* _Exercise requirements_
Print the data exactly as it is given, please.

══════════════════════════════

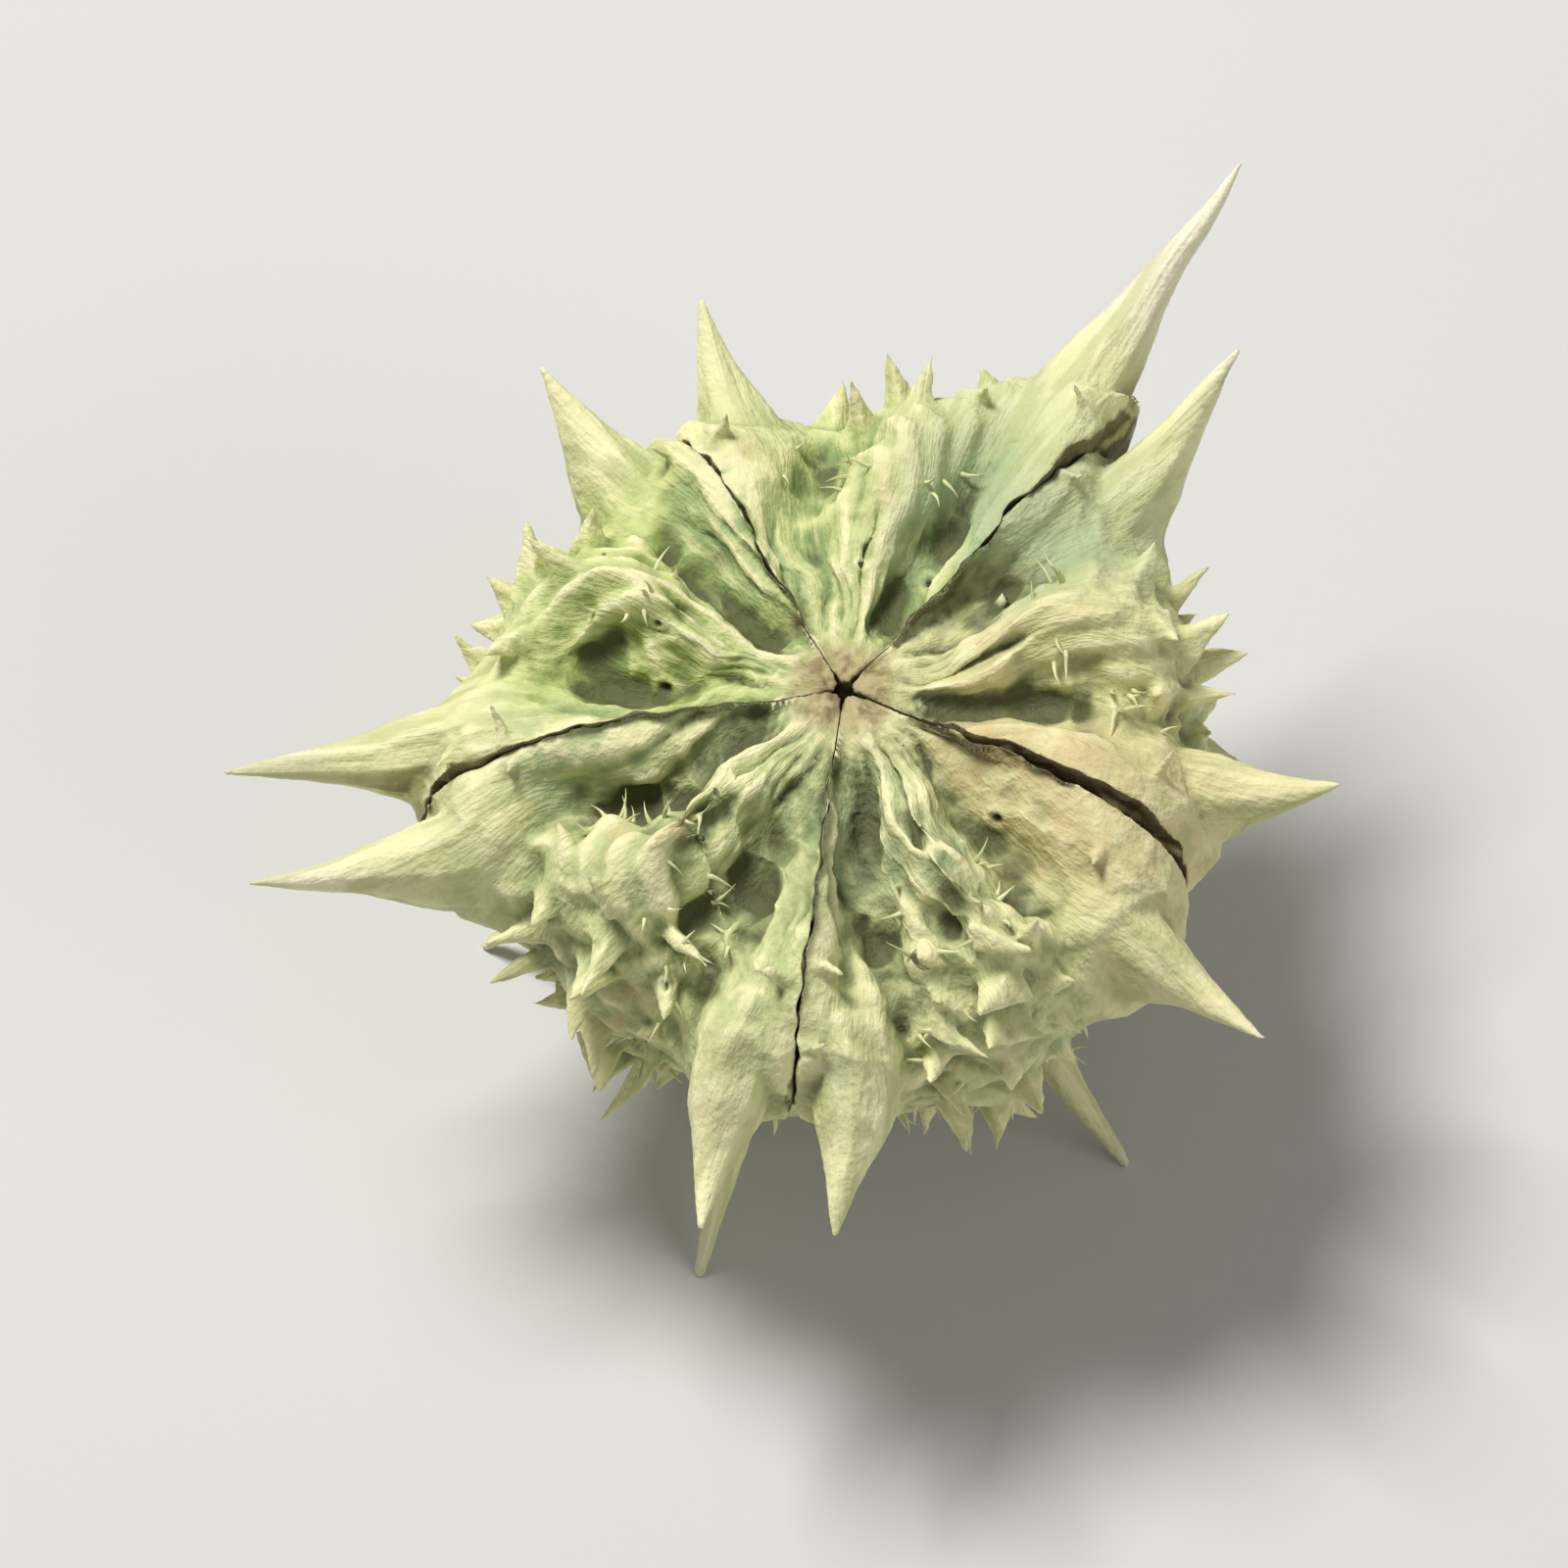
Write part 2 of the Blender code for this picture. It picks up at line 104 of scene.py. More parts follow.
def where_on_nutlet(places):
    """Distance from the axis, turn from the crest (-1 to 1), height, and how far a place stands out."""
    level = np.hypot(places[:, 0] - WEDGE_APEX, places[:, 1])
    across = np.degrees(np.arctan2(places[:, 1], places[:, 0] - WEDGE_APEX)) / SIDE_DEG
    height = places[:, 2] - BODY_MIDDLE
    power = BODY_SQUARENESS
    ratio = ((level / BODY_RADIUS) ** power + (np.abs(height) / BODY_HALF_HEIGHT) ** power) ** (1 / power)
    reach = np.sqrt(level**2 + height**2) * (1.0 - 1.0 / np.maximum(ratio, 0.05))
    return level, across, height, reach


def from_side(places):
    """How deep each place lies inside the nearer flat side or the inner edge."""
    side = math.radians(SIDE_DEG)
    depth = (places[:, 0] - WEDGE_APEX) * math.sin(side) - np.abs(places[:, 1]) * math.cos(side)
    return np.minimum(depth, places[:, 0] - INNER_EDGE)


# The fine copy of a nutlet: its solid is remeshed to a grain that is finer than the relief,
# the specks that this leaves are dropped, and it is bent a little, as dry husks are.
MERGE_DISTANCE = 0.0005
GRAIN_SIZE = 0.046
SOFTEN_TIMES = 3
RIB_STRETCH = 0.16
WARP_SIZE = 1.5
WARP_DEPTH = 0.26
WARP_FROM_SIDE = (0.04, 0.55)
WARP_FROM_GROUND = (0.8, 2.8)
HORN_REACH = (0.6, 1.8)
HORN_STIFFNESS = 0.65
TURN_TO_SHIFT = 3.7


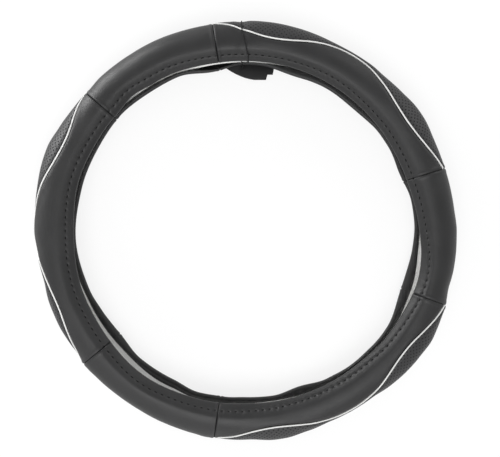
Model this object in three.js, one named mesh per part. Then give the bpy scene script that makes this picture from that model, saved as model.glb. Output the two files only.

══════════════════════════════

* _The response_
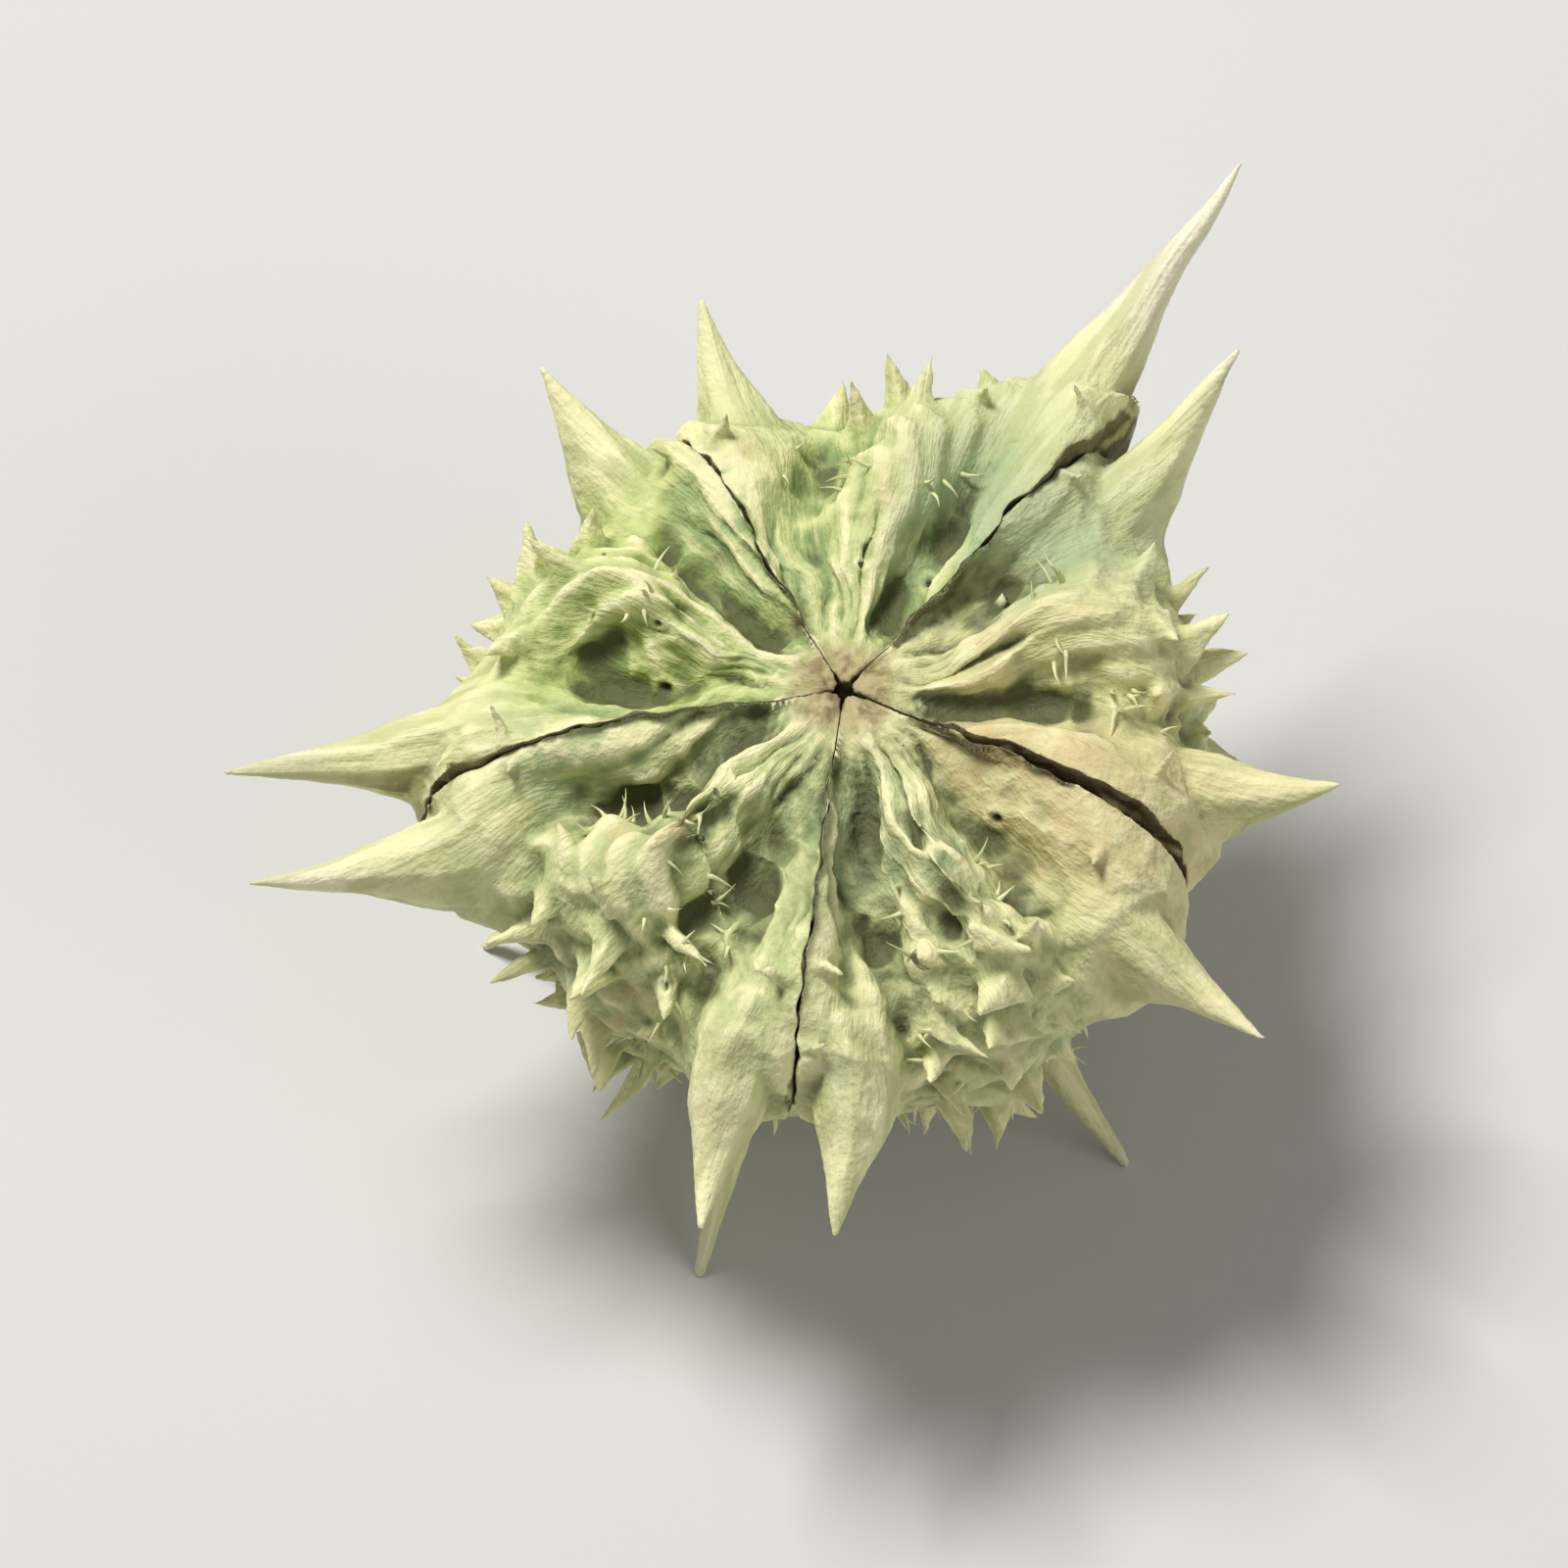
Write part 2 of the Blender code for this picture. It picks up at line 104 of scene.py. More parts follow.
def where_on_nutlet(places):
    """Distance from the axis, turn from the crest (-1 to 1), height, and how far a place stands out."""
    level = np.hypot(places[:, 0] - WEDGE_APEX, places[:, 1])
    across = np.degrees(np.arctan2(places[:, 1], places[:, 0] - WEDGE_APEX)) / SIDE_DEG
    height = places[:, 2] - BODY_MIDDLE
    power = BODY_SQUARENESS
    ratio = ((level / BODY_RADIUS) ** power + (np.abs(height) / BODY_HALF_HEIGHT) ** power) ** (1 / power)
    reach = np.sqrt(level**2 + height**2) * (1.0 - 1.0 / np.maximum(ratio, 0.05))
    return level, across, height, reach


def from_side(places):
    """How deep each place lies inside the nearer flat side or the inner edge."""
    side = math.radians(SIDE_DEG)
    depth = (places[:, 0] - WEDGE_APEX) * math.sin(side) - np.abs(places[:, 1]) * math.cos(side)
    return np.minimum(depth, places[:, 0] - INNER_EDGE)


# The fine copy of a nutlet: its solid is remeshed to a grain that is finer than the relief,
# the specks that this leaves are dropped, and it is bent a little, as dry husks are.
MERGE_DISTANCE = 0.0005
GRAIN_SIZE = 0.046
SOFTEN_TIMES = 3
RIB_STRETCH = 0.16
WARP_SIZE = 1.5
WARP_DEPTH = 0.26
WARP_FROM_SIDE = (0.04, 0.55)
WARP_FROM_GROUND = (0.8, 2.8)
HORN_REACH = (0.6, 1.8)
HORN_STIFFNESS = 0.65
TURN_TO_SHIFT = 3.7


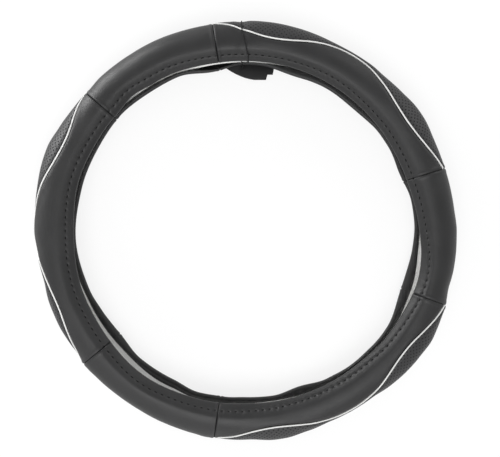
Model this object in three.js, one named mesh per part. Then give the bpy scene script that makes this picture from that model, saved as model.glb. Output the two files only.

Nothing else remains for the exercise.